You all know those people that I mean. The ones that test all your faculties to keep up with their jokes and small braveries. The ones that teach you new ways to be productive and still caring. The ones that have so much fun that you can’t help having a better day for having talked to them at lunchtime.
He always says that he isn’t going to keep on doing this every year. He isn’t going to come back to help those kids and their newest friends to learn and grow. But then he comes back from a five mile hike at five in the morning and tells me about how much fun he had, and how he helped that one kid get over his homesickness by playing his guitar. He’s a guitar player, this friend of mine that would never admit to being as cool as I saw so many times. He’s a really amazing guitar player and I can’t see how to do it; he just makes it look so easy.
And then there are all the other people that you know. Like those people that you shove into your little boxes when you first shake hands. The ones that keep surprising you when they jump out of their boxes and begin to dance. By the time that you realize that you were wrong about where you put them, they’ve already climbed into the right slot and started cracking jokes with their new neighbors.
But before I continue – rather, I shall not continue; those people won’t let me brag too much, otherwise they might think the masses are listening to me – I would like to muse on another subject.

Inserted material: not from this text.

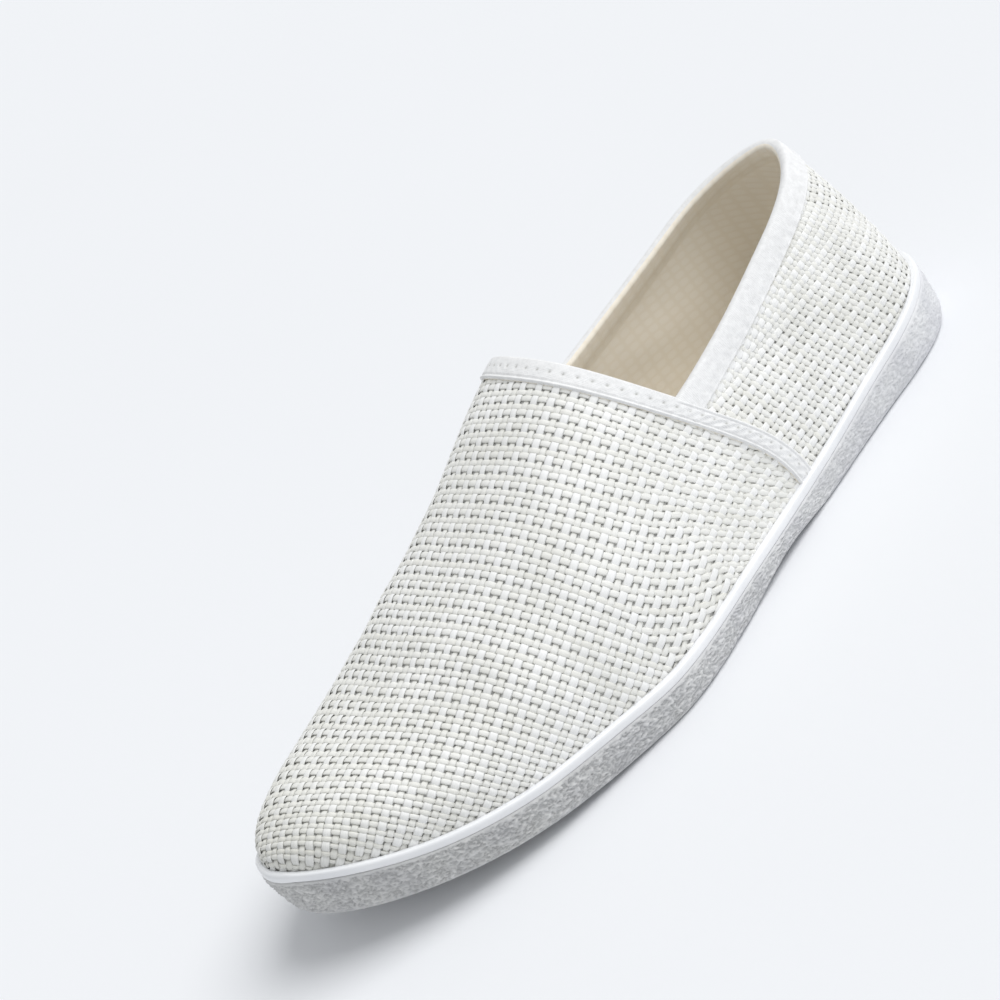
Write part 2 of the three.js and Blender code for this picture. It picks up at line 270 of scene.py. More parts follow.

Age has a way of doing things to a person. Even before you’ve seen half of your life, you begin to feel incredibly old. Then you look at pictures of people that are dead by now, and you feel akin to them in age, even though the smiling faces of the picture is older than your parents.
Pictures are one of those funny inventions that have gotten so many forms of complaint and misuse and still are so high on the list of means of remembrance. They still think that a picture is worth a thousand words, even though I have seen many that aren’t worth the time it takes to print them, and even more that told me an entire life story without so much as a tear falling from one eye in the crowd. Pictures that teach me how to do a job even though I’m not sure which one of the forty people held that job before me.